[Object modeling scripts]
────────────────────
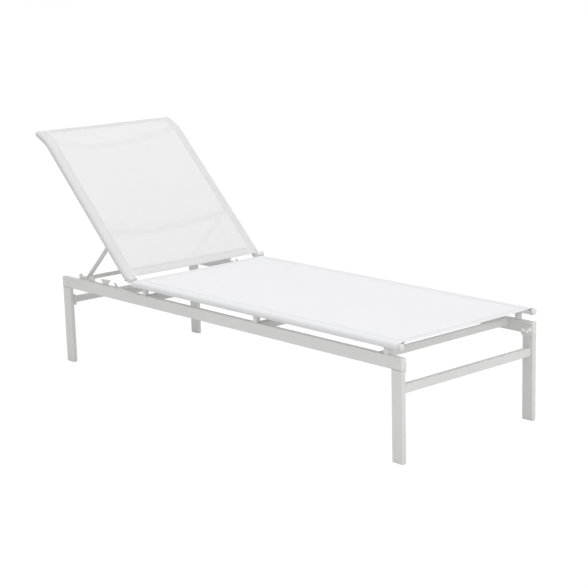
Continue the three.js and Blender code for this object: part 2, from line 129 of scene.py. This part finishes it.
# Each material's darkest and lightest tone.
COAT_TONES = ((0.7, 0.7, 0.688), (0.745, 0.745, 0.737))
PLASTIC_TONES = ((0.74, 0.74, 0.725), (0.79, 0.79, 0.78))
# The bolt caps are white plastic, and are toned lighter still than the other plastic as painted light for
# their up-facing, lit domes.
WHITE_LIT_CAP_TONES = ((0.9, 0.9, 0.9), (0.95, 0.95, 0.95))
STEEL_TONES = ((0.62, 0.62, 0.61), (0.8, 0.8, 0.79))
THREAD_TONES = ((0.72, 0.72, 0.73), (0.86, 0.86, 0.87))
SEAT_TONES = ((0.815, 0.815, 0.827), (0.885, 0.885, 0.9))
# The backrest's cloth is the seat's cloth toned darker: painted shade for the less light on its tilted
# face.
SHADED_BACK_TONES = ((0.755, 0.755, 0.76), (0.82, 0.82, 0.828))
FLOOR_TONES = ((0.84, 0.84, 0.84), (0.86, 0.86, 0.86))

# Studio: the sky's strength, the softboxes' power, and how much the floor shines for the camera.
SKY = 0.68
TOP_WATTS = 61
FOOT_WATTS = 32
FLOOR_GLOW = 1.05
FLOOR_SHARE = 0.93
FLOOR_REACH = 40.0

CAMERA_PLACE = (4.085, -3.519, 1.540)
CAMERA_LENS = 93.8
CAMERA_YAW = math.radians(48.26)
CAMERA_PITCH = math.radians(12.59)
CAMERA_ROLL = math.radians(1.51)


class Surface:
    """A new material with a Principled shader, and short calls that add nodes to it."""

    def __init__(self, name, **sockets):
        self.material = bpy.data.materials.new(name)
        self.material.use_nodes = True
        self.tree = self.material.node_tree
        self.shader = self.tree.nodes["Principled BSDF"]
        self.output = self.tree.nodes["Material Output"]
        for socket, value in sockets.items():
            self.shader.inputs[socket.replace("_", " ")].default_value = value

    def add(self, kind, inputs, **settings):
        node = self.tree.nodes.new("ShaderNode" + kind)
        for key, value in settings.items():
            setattr(node, key, value)
        for key, value in inputs.items():
            self.feed(node.inputs[key], value)
        return node

    def feed(self, socket, value):
        if isinstance(value, bpy.types.NodeSocket):
            self.tree.links.new(value, socket)
        else:
            socket.default_value = value

    def math(self, operation, first, second=0.0):
        node = self.tree.nodes.new("ShaderNodeMath")
        node.operation = operation
        self.feed(node.inputs[0], first)
        self.feed(node.inputs[1], second)
        return node.outputs[0]

    def grain(self, scale, detail=2.0, vector=None):
        """Noise from 0 to 1, in features per metre."""
        if vector is None:
            vector = self.add("TexCoord", {}).outputs["Object"]
        inputs = {"Vector": vector, "Scale": scale, "Detail": detail}
        return self.add("TexNoise", inputs).outputs["Fac"]

    def spread(self, value, low, high, start=0.3, end=0.7):
        inputs = {"Value": value, "From Min": start, "From Max": end, "To Min": low, "To Max": high}
        return self.add("MapRange", inputs).outputs["Result"]

    def tint(self, share, dark, light):
        """A colour between two, by a share from 0 to 1."""
        node = self.tree.nodes.new("ShaderNodeMix")
        node.data_type = "RGBA"
        self.feed(node.inputs[0], share)
        node.inputs[6].default_value = (*dark, 1)
        node.inputs[7].default_value = (*light, 1)
        return node.outputs[2]

    def bump(self, height, distance, strength=1.0, normal=None):
        inputs = {"Height": height, "Distance": distance, "Strength": strength}
        if normal is not None:
            inputs["Normal"] = normal
        return self.add("Bump", inputs).outputs["Normal"]

    def colour(self, socket):
        self.feed(self.shader.inputs["Base Color"], socket)

    def roughness(self, socket):
        self.feed(self.shader.inputs["Roughness"], socket)

    def normal(self, socket):
        self.feed(self.shader.inputs["Normal"], socket)


def powder_coat():
    """Satin white powder coat: faint orange peel, fine specks and slow changes of tone."""
    made = Surface("powder_coat", Coat_Weight=0.06, Coat_Roughness=0.22)
    cloudy = made.grain(7, 3)
    specks = made.grain(1900, 1)
    share = made.math("ADD", made.spread(cloudy, 0, 0.75), made.spread(specks, 0, 0.25))
    made.colour(made.tint(share, *COAT_TONES))
    made.roughness(made.spread(made.grain(55, 3), 0.36, 0.5))
    peel = made.bump(made.grain(620, 2), 0.05 * MM, 0.5)
    made.normal(made.bump(specks, 0.02 * MM, 0.4, peel))
    return made.material


def woven_cloth(name, tones, glow, clear):
    """White PVC-coated mesh: yarns over and under each other. The share glow of the light passes
    through the yarns, and the share clear goes straight through between them."""
    made = Surface(name, Sheen_Weight=0.15, Sheen_Roughness=0.5, Specular_IOR_Level=0.3)
    place = made.add("SeparateXYZ", {"Vector": made.add("UVMap", {}, uv_map="cloth").outputs["UV"]})
    weft = made.math("SINE", made.math("MULTIPLY", place.outputs["X"], math.pi / YARN_ACROSS))
    warp = made.math("SINE", made.math("MULTIPLY", place.outputs["Y"], math.pi / YARN_ALONG))
    weft_height = made.math("ABSOLUTE", weft)
    warp_height = made.math("ABSOLUTE", warp)
    over = made.spread(made.math("MULTIPLY", weft, warp), 0.35, 1, -0.3, 0.3)
    under = made.math("SUBTRACT", 1.35, over)
    weft_part = made.math("MULTIPLY", weft_height, over)
    warp_part = made.math("MULTIPLY", warp_height, under)
    crossing = made.math("MAXIMUM", weft_part, warp_part)
    cloudy = made.grain(16, 3)
    slub = made.grain(420, 2)
    share = made.math("ADD", made.spread(cloudy, 0, 0.12), made.spread(slub, 0, 0.4))
    # Tone also rises with the yarns' height: the cloth is darker where the yarns dip under each other,
    # which is painted shade in the weave's dips.
    share = made.math("ADD", share, made.spread(crossing, 0, 0.45, 0.2, 0.9))
    shade = made.tint(share, *tones)
    made.colour(shade)
    made.roughness(made.spread(slub, 0.55, 0.7))
    weave = made.bump(crossing, 0.28 * MM, 0.7)
    made.normal(made.bump(slub, 0.06 * MM, 0.5, weave))
    through = made.add("BsdfTranslucent", {"Color": shade, "Normal": weave})
    cloth = made.add("MixShader", {0: glow, 1: made.shader.outputs[0], 2: through.outputs[0]})
    gaps = made.add("BsdfTransparent", {})
    whole = made.add("MixShader", {0: clear, 1: cloth.outputs[0], 2: gaps.outputs[0]})
    made.feed(made.output.inputs["Surface"], whole.outputs[0])
    return made.material


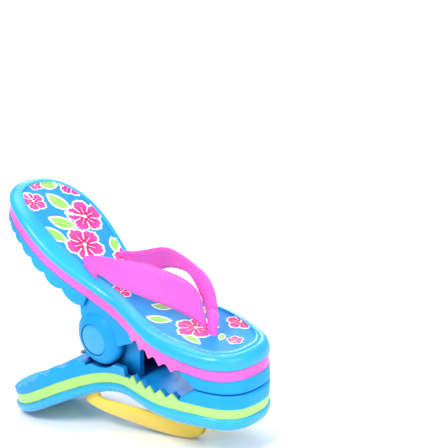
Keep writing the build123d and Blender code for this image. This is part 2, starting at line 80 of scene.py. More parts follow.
# ------------------------------------------------------------------ the sandal's shape, as in the CAD
LENGTH = 140.0
TOE_X, TOE_Z = 78.2, 8.8
SLOPE = [(0, -5.0), (25, 5.1), (50, 7.2), (70, 15.1), (90, 27.6), (112, 33.0), (140, 10.0)]
WIDTH = [(12, 16.99), (40, 19.39), (70, 11.6), (98, 16.5), (125, 19.8)]
TOE_R, TOE_N, HEEL_R, HEEL_N = 15.0, 2.5, 40.0, 2.3
STRIPE = 2.2
TOP = [(0, 8.4), (25, 8.3), (45, 7.2), (65, 6.6), (140, 6.2)]
RECESS = 0.9


def pchip(xk, yk, x):
    xk, yk = np.asarray(xk, float), np.asarray(yk, float)
    h, d = np.diff(xk), np.diff(yk) / np.diff(xk)
    m = np.zeros(len(xk))
    for i in range(1, len(xk) - 1):
        if d[i - 1] * d[i] > 0:
            w1, w2 = 2 * h[i] + h[i - 1], h[i] + 2 * h[i - 1]
            m[i] = (w1 + w2) / (w1 / d[i - 1] + w2 / d[i])
    m[0], m[-1] = d[0], d[-1]
    x = np.clip(x, xk[0], xk[-1])
    i = np.clip(np.searchsorted(xk, x) - 1, 0, len(h) - 1)
    t = (x - xk[i]) / h[i]
    return ((1 + 2 * t) * (1 - t) ** 2 * yk[i] + t * (1 - t) ** 2 * h[i] * m[i]
            + t * t * (3 - 2 * t) * yk[i + 1] + t * t * (t - 1) * h[i] * m[i + 1])


_s = np.linspace(-12, 152, 1641)
_th = pchip([a for a, _ in SLOPE], np.radians([b for _, b in SLOPE]), _s)
_ds = _s[1] - _s[0]
_x = -np.concatenate([[0], np.cumsum((np.cos(_th)[1:] + np.cos(_th)[:-1]) / 2 * _ds)])
_z = np.concatenate([[0], np.cumsum((np.sin(_th)[1:] + np.sin(_th)[:-1]) / 2 * _ds)])
_x += TOE_X - np.interp(0, _s, _x)
_z += TOE_Z - np.interp(0, _s, _z)


def at(s, t):
    """Points at arc lengths s, heights t above the stripe's centre line. Returns x, z arrays."""
    a = np.interp(s, _s, _th)
    return np.interp(s, _s, _x) + t * np.sin(a), np.interp(s, _s, _z) + t * np.cos(a)


def top_t(s):
    return pchip([a for a, _ in TOP], [b for _, b in TOP], s)


_wk, _wv = np.array([a for a, _ in WIDTH], float), np.array([b for _, b in WIDTH], float)
_h = np.diff(_wk)
_A, _r = np.eye(5), np.zeros(5)
for _i in range(1, 4):
    _A[_i, _i - 1], _A[_i, _i], _A[_i, _i + 1] = _h[_i - 1], 2 * (_h[_i - 1] + _h[_i]), _h[_i]
    _r[_i] = 6 * ((_wv[_i + 1] - _wv[_i]) / _h[_i] - (_wv[_i] - _wv[_i - 1]) / _h[_i - 1])
_wm = np.linalg.solve(_A, _r)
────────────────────
PROBLEM REQUIREMENTS =
Starting at the top of the data above, repeat every line exactly until the line containing "new material with" has been given, then stop.

SOLUTION TO THIS EXERCISE =
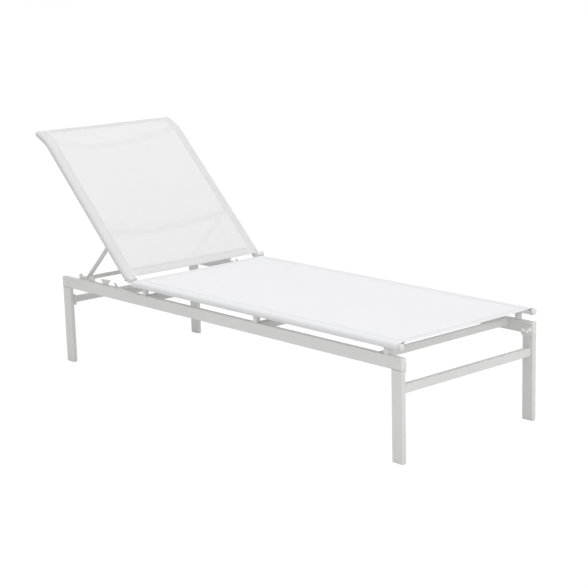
Continue the three.js and Blender code for this object: part 2, from line 129 of scene.py. This part finishes it.
# Each material's darkest and lightest tone.
COAT_TONES = ((0.7, 0.7, 0.688), (0.745, 0.745, 0.737))
PLASTIC_TONES = ((0.74, 0.74, 0.725), (0.79, 0.79, 0.78))
# The bolt caps are white plastic, and are toned lighter still than the other plastic as painted light for
# their up-facing, lit domes.
WHITE_LIT_CAP_TONES = ((0.9, 0.9, 0.9), (0.95, 0.95, 0.95))
STEEL_TONES = ((0.62, 0.62, 0.61), (0.8, 0.8, 0.79))
THREAD_TONES = ((0.72, 0.72, 0.73), (0.86, 0.86, 0.87))
SEAT_TONES = ((0.815, 0.815, 0.827), (0.885, 0.885, 0.9))
# The backrest's cloth is the seat's cloth toned darker: painted shade for the less light on its tilted
# face.
SHADED_BACK_TONES = ((0.755, 0.755, 0.76), (0.82, 0.82, 0.828))
FLOOR_TONES = ((0.84, 0.84, 0.84), (0.86, 0.86, 0.86))

# Studio: the sky's strength, the softboxes' power, and how much the floor shines for the camera.
SKY = 0.68
TOP_WATTS = 61
FOOT_WATTS = 32
FLOOR_GLOW = 1.05
FLOOR_SHARE = 0.93
FLOOR_REACH = 40.0

CAMERA_PLACE = (4.085, -3.519, 1.540)
CAMERA_LENS = 93.8
CAMERA_YAW = math.radians(48.26)
CAMERA_PITCH = math.radians(12.59)
CAMERA_ROLL = math.radians(1.51)


class Surface:
    """A new material with a Principled shader, and short calls that add nodes to it."""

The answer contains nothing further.